A hyperkähler manifold is a Riemannian manifold whose holonomy group is contained in the symplectic group. This condition on a Riemannian manifold may also be characterized (roughly speaking) by the existence of a 2-sphere of complex structures which are all parallel. This says in particular that every hyperkähler metric is Kähler; furthermore, via the Ambrose–Singer theorem, every such metric is Ricci-flat. The Calabi–Yau theorem specializes to this context, giving a general existence and uniqueness theorem for hyperkähler metrics on compact Kähler manifolds admitting holomorphically symplectic structures. Examples of hyperkähler metrics on noncompact spaces had earlier been obtained by Eugenio Calabi. The Eguchi–Hanson space, discovered at the same time, is a special case of his construction.

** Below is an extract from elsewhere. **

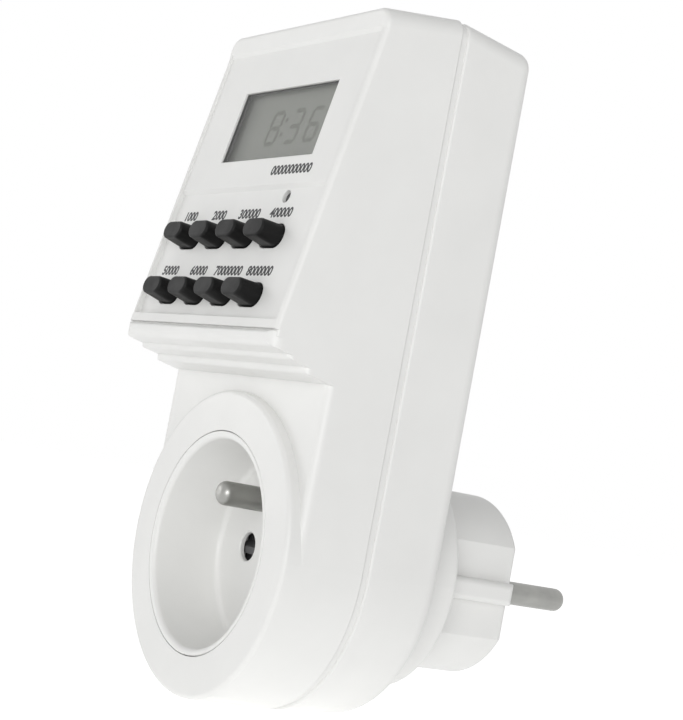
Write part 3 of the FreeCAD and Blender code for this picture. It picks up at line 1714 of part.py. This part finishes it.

A quaternion-Kähler manifold is a Riemannian manifold whose holonomy group is contained in the Lie group Sp(n)·Sp(1). Marcel Berger showed that any such metric must be Einstein. Furthermore, any Ricci-flat quaternion-Kähler manifold must be locally hyperkähler, meaning that the restricted holonomy group is contained in the symplectic group.

A G_{2} manifold or Spin(7) manifold is a Riemannian manifold whose holonomy group is contained in the Lie groups Spin(7) or G_{2}. The Ambrose–Singer theorem implies that any such manifold is Ricci-flat. The existence of closed manifolds of this type was established by Dominic Joyce in the 1990s.

Marcel Berger commented that all known examples of irreducible Ricci-flat Riemannian metrics on simply-connected closed manifolds have special holonomy groups, according to the above possibilities. It is not known whether this suggests an unknown general theorem or simply a limitation of known techniques. For this reason, Berger considered Ricci-flat manifolds to be "extremely mysterious."